What the exercise asks: Begin with the line that contains "if empty is", end with the line that contains "# Places and", and extract exactly that stretch of lines.

Task inputs:
* * * * *

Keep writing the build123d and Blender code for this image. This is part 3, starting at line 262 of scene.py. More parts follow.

* * * * *

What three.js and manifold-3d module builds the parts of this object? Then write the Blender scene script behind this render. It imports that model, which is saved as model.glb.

* * * * *

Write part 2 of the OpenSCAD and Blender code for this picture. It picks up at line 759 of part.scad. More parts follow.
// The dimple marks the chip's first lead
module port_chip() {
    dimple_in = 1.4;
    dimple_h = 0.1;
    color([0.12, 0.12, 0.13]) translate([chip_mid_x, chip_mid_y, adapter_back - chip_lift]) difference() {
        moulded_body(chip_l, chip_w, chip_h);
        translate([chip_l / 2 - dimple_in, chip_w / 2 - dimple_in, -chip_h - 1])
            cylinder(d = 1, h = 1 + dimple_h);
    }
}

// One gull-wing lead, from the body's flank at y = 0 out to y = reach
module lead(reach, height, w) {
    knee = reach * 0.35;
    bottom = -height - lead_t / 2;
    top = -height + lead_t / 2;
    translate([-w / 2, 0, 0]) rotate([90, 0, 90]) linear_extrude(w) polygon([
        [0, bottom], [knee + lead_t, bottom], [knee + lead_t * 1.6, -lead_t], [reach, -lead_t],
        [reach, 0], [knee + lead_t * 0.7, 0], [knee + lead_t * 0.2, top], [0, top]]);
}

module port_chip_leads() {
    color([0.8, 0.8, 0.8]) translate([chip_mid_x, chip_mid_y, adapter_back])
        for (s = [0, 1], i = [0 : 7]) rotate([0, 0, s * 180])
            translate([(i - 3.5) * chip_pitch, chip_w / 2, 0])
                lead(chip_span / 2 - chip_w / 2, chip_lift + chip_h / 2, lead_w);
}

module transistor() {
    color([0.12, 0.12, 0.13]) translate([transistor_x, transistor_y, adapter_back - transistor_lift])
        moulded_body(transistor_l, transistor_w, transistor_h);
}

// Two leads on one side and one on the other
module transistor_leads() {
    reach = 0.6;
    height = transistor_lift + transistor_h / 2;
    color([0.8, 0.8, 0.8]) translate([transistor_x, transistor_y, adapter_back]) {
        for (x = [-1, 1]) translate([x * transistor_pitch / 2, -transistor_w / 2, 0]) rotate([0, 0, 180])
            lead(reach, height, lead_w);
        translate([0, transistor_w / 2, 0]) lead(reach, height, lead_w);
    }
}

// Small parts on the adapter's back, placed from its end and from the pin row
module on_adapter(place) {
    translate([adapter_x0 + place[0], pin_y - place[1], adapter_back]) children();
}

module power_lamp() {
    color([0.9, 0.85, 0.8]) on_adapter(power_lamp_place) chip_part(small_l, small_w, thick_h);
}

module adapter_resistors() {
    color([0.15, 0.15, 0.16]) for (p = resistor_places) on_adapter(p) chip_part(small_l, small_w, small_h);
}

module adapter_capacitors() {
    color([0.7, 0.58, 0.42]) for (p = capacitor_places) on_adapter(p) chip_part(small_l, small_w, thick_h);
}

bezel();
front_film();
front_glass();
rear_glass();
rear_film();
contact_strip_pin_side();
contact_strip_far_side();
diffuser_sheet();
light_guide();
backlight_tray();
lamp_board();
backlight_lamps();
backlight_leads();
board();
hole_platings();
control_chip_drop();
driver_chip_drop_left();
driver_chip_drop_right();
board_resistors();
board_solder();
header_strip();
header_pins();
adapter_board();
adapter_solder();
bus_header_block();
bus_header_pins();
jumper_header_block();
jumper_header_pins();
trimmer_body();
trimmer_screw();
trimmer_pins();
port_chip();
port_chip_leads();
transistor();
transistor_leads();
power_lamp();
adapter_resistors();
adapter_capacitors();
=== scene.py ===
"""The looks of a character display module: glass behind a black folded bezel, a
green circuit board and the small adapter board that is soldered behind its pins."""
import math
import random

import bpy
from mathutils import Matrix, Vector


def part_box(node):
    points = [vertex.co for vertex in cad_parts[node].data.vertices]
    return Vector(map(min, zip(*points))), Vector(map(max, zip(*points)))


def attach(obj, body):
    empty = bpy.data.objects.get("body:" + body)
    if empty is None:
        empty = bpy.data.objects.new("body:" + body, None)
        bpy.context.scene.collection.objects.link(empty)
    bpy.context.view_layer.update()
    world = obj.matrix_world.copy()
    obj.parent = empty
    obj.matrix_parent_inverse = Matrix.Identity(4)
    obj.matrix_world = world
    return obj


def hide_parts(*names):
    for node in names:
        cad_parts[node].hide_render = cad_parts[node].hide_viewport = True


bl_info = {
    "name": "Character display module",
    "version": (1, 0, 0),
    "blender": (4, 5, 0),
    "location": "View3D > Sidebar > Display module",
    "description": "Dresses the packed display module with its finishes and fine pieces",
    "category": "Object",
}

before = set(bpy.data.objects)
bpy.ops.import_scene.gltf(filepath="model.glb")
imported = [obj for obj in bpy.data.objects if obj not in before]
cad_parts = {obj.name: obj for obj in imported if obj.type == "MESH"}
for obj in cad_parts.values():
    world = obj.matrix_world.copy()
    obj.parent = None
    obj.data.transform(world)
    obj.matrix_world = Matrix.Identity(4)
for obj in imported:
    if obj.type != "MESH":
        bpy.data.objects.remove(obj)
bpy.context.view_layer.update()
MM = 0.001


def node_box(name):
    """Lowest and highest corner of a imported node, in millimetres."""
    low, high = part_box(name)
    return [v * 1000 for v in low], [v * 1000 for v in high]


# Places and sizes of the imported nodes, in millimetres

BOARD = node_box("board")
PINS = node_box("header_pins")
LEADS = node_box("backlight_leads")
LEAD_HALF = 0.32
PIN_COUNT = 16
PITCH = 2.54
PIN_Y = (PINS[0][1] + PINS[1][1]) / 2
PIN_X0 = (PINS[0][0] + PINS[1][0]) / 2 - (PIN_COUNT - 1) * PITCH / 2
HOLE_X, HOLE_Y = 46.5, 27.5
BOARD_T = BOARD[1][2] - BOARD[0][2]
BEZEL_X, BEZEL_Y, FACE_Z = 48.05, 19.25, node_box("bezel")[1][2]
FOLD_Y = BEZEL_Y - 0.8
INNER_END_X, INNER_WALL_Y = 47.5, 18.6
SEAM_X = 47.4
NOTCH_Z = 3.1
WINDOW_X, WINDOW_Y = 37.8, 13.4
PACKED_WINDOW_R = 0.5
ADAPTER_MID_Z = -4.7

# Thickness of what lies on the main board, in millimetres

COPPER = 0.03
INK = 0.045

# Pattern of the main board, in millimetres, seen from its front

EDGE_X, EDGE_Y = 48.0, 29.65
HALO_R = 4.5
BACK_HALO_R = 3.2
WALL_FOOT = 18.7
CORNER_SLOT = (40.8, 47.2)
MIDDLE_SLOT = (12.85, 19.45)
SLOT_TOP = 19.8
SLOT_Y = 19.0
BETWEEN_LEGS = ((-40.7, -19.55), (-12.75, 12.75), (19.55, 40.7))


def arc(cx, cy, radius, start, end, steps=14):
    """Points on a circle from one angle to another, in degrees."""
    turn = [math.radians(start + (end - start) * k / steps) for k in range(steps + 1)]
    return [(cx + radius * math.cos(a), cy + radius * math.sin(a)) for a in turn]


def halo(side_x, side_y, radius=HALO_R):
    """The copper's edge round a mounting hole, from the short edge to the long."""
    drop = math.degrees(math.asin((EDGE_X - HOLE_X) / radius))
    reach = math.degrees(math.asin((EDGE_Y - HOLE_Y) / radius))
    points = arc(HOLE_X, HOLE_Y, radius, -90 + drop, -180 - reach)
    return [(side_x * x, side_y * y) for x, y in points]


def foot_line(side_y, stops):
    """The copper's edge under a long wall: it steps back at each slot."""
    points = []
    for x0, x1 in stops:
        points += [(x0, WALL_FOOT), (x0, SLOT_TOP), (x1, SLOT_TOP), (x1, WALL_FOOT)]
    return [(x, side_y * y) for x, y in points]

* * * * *

Exercise result:
    if empty is None:
        empty = bpy.data.objects.new("body:" + body, None)
        bpy.context.scene.collection.objects.link(empty)
    bpy.context.view_layer.update()
    world = obj.matrix_world.copy()
    obj.parent = empty
    obj.matrix_parent_inverse = Matrix.Identity(4)
    obj.matrix_world = world
    return obj


def hide_parts(*names):
    for node in names:
        cad_parts[node].hide_render = cad_parts[node].hide_viewport = True


bl_info = {
    "name": "Character display module",
    "version": (1, 0, 0),
    "blender": (4, 5, 0),
    "location": "View3D > Sidebar > Display module",
    "description": "Dresses the packed display module with its finishes and fine pieces",
    "category": "Object",
}

before = set(bpy.data.objects)
bpy.ops.import_scene.gltf(filepath="model.glb")
imported = [obj for obj in bpy.data.objects if obj not in before]
cad_parts = {obj.name: obj for obj in imported if obj.type == "MESH"}
for obj in cad_parts.values():
    world = obj.matrix_world.copy()
    obj.parent = None
    obj.data.transform(world)
    obj.matrix_world = Matrix.Identity(4)
for obj in imported:
    if obj.type != "MESH":
        bpy.data.objects.remove(obj)
bpy.context.view_layer.update()
MM = 0.001


def node_box(name):
    """Lowest and highest corner of a imported node, in millimetres."""
    low, high = part_box(name)
    return [v * 1000 for v in low], [v * 1000 for v in high]


# Places and sizes of the imported nodes, in millimetres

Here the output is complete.